**Task requirements**
Copy exactly the lines of the records below, and only those lines, beginning with the line that contains "obj.parent = None" and ending with the line that contains "CAMERA_SHIFT = (-0.00995, 0.00283)".

**Record excerpts**
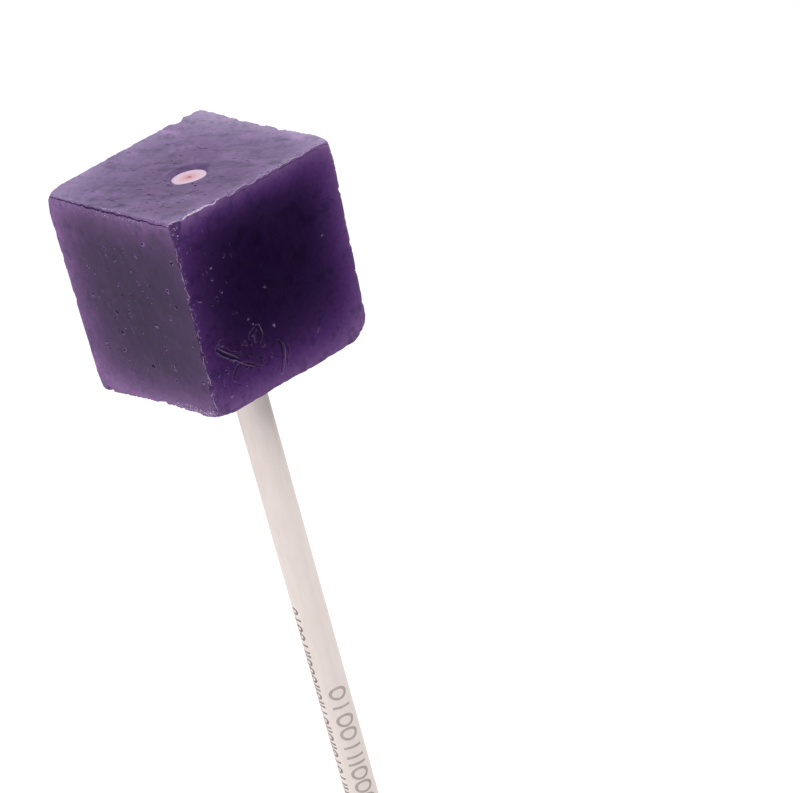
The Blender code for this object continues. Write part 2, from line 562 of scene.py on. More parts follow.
---
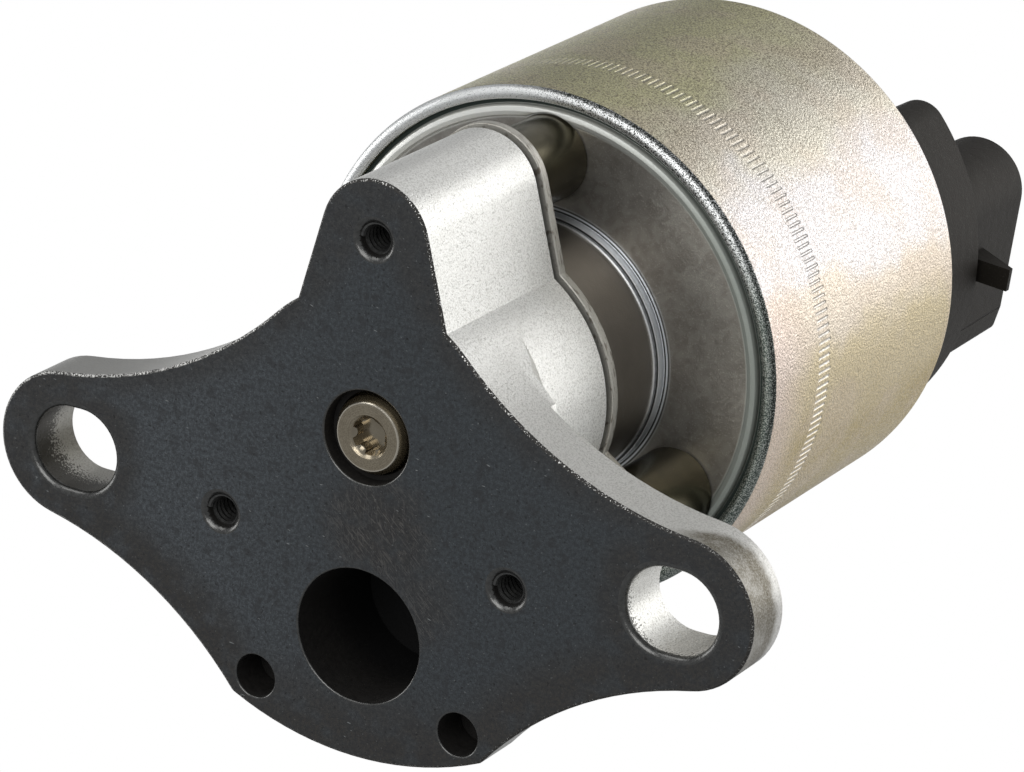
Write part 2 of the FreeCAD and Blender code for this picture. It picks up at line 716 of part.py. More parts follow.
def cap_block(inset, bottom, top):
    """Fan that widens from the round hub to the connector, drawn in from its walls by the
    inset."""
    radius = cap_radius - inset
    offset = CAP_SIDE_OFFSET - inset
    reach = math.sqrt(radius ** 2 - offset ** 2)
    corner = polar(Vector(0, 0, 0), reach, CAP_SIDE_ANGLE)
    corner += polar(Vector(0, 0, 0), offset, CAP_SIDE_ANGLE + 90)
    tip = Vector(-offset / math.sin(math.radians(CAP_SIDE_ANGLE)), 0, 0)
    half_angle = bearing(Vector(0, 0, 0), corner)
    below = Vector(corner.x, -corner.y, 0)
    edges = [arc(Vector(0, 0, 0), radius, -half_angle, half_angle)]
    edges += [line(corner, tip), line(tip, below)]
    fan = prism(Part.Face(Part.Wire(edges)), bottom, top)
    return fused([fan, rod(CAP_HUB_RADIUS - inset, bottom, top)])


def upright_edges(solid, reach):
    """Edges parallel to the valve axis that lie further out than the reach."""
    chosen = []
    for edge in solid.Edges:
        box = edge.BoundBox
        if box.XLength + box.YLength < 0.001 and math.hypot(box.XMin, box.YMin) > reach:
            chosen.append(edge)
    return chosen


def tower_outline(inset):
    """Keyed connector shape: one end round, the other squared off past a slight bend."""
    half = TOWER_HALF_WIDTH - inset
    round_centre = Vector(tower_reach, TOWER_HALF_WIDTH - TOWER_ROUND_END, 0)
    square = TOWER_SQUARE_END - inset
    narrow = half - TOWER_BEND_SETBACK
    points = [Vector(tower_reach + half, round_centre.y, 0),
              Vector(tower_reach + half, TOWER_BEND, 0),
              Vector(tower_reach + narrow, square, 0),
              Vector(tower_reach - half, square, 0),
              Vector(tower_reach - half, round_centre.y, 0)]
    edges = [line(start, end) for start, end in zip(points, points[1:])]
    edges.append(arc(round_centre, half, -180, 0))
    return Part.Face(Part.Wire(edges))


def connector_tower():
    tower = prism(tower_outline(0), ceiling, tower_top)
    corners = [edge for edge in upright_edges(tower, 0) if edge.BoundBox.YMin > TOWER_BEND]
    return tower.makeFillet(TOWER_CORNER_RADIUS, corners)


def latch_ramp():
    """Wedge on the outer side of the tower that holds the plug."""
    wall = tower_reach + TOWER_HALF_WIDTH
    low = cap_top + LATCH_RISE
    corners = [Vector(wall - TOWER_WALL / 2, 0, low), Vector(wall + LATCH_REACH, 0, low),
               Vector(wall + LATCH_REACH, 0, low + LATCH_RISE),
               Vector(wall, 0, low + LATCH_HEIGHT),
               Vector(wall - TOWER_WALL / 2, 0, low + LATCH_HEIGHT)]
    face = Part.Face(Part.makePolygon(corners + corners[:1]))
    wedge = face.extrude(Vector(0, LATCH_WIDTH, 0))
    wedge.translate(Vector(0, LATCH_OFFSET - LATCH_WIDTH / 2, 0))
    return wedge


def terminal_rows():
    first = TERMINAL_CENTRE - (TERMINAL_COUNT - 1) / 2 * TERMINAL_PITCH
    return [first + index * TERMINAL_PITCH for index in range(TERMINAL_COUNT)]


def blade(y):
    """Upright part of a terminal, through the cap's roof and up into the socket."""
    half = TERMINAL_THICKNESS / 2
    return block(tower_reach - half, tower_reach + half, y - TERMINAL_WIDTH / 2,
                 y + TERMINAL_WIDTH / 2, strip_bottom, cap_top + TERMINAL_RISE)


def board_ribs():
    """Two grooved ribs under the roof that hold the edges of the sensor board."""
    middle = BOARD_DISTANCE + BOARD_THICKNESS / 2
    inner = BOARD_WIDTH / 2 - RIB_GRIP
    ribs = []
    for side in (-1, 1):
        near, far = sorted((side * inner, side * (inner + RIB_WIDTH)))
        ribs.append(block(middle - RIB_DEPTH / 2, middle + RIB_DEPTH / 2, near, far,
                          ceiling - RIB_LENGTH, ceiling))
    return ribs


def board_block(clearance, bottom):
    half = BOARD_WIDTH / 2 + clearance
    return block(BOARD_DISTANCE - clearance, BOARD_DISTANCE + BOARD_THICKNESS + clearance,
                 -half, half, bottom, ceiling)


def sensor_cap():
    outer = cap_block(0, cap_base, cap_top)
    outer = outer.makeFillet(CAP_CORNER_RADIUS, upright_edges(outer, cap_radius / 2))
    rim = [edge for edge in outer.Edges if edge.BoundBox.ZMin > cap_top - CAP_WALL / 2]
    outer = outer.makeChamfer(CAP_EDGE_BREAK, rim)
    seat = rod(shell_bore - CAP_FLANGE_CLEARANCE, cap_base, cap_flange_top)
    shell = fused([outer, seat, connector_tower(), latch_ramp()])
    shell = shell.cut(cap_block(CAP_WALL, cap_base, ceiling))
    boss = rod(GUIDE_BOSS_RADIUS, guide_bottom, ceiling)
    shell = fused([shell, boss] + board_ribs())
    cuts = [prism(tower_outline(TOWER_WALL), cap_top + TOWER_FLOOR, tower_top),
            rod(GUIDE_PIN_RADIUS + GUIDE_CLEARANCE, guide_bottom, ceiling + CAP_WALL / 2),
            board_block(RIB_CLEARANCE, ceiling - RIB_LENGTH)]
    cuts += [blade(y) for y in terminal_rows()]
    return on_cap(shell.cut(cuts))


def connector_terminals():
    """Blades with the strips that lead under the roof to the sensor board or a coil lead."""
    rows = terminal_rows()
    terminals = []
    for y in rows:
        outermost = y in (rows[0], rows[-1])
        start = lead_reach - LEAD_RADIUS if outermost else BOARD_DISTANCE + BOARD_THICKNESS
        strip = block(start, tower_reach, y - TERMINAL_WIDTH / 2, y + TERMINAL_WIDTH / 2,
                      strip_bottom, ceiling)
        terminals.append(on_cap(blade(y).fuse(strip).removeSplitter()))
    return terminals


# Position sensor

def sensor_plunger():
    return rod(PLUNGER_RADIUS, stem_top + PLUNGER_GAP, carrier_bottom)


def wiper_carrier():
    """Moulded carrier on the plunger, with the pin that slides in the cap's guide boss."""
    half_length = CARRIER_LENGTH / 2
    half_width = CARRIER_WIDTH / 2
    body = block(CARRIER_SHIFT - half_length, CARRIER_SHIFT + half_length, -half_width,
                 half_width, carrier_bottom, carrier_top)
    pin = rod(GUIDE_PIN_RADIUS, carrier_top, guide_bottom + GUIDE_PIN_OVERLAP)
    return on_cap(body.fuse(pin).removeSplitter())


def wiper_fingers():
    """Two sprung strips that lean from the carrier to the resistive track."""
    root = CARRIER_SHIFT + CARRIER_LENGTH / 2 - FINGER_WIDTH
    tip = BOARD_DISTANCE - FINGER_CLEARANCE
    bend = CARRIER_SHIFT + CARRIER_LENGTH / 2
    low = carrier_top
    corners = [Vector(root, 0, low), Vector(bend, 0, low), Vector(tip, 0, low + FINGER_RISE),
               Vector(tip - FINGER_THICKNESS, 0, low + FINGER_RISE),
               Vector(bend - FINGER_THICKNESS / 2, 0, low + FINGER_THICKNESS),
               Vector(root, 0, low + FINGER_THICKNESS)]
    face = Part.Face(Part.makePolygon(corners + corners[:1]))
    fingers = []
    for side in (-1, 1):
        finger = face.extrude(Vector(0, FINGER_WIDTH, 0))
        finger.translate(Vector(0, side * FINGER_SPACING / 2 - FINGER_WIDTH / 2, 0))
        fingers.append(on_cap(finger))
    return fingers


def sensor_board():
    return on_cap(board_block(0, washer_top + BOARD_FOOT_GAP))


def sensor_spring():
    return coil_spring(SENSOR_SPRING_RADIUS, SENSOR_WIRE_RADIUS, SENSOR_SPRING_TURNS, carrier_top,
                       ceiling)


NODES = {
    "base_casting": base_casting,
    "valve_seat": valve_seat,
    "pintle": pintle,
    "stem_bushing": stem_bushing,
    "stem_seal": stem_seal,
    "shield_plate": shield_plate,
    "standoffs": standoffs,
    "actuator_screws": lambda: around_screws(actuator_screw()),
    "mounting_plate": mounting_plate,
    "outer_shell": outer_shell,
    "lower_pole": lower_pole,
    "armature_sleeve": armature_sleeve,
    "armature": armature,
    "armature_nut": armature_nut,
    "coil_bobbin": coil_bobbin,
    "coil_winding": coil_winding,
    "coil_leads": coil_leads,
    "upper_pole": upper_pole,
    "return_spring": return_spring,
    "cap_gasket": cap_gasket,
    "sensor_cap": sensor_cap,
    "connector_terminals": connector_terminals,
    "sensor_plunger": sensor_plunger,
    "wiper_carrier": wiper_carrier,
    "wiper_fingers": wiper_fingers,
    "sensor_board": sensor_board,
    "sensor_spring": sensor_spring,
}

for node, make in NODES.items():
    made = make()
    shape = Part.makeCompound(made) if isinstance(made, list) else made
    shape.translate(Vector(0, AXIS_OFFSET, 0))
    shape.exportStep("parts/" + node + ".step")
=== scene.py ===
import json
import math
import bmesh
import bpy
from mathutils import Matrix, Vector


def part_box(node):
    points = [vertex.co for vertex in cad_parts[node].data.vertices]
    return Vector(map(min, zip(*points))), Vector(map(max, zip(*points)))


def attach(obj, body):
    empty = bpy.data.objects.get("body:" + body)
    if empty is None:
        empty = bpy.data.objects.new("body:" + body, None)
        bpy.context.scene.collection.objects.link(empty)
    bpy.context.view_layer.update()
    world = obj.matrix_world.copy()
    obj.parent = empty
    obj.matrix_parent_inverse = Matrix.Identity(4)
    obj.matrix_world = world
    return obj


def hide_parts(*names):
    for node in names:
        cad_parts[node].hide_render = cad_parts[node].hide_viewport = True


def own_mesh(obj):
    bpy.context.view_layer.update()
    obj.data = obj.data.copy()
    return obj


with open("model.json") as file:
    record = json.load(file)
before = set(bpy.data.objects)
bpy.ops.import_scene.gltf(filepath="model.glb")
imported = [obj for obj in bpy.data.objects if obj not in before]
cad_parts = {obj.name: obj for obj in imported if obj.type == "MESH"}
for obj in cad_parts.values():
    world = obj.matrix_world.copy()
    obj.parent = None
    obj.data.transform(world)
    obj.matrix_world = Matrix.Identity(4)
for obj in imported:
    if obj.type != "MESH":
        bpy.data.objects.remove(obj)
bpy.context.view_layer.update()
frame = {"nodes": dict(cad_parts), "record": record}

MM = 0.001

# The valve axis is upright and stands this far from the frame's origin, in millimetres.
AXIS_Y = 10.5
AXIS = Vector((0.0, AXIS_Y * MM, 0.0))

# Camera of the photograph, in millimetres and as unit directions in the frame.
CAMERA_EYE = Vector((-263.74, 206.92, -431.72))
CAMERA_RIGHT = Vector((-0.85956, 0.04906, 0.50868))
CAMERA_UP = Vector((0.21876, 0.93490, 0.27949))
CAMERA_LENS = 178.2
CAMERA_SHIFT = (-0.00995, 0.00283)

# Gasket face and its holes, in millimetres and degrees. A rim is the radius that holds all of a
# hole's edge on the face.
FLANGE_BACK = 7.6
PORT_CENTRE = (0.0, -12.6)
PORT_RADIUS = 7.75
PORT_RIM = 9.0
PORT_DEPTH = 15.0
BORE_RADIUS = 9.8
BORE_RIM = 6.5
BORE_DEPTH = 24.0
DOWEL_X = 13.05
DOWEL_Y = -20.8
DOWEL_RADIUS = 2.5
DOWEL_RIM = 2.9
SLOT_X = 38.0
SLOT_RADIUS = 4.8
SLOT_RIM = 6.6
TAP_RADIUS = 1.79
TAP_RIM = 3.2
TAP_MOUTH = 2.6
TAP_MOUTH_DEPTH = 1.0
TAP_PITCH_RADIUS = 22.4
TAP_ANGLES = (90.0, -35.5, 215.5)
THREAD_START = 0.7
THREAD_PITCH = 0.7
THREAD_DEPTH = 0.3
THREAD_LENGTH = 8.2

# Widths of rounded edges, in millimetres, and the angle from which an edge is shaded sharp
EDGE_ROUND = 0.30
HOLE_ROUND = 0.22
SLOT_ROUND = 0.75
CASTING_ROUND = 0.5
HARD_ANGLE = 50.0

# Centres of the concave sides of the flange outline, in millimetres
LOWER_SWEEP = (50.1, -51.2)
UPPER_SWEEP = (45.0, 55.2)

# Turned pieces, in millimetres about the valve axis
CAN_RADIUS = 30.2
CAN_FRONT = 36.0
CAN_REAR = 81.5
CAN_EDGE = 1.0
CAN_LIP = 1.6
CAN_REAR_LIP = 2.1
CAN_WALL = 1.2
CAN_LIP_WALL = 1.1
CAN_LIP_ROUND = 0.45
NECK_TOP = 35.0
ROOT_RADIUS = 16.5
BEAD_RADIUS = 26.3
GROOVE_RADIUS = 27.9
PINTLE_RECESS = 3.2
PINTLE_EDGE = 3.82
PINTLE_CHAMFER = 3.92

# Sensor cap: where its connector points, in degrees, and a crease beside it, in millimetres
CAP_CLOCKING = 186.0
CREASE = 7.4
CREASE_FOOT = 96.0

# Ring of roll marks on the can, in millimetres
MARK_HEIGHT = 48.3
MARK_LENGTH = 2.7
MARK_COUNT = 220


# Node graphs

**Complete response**
    obj.parent = None
    obj.data.transform(world)
    obj.matrix_world = Matrix.Identity(4)
for obj in imported:
    if obj.type != "MESH":
        bpy.data.objects.remove(obj)
bpy.context.view_layer.update()
frame = {"nodes": dict(cad_parts), "record": record}

MM = 0.001

# The valve axis is upright and stands this far from the frame's origin, in millimetres.
AXIS_Y = 10.5
AXIS = Vector((0.0, AXIS_Y * MM, 0.0))

# Camera of the photograph, in millimetres and as unit directions in the frame.
CAMERA_EYE = Vector((-263.74, 206.92, -431.72))
CAMERA_RIGHT = Vector((-0.85956, 0.04906, 0.50868))
CAMERA_UP = Vector((0.21876, 0.93490, 0.27949))
CAMERA_LENS = 178.2
CAMERA_SHIFT = (-0.00995, 0.00283)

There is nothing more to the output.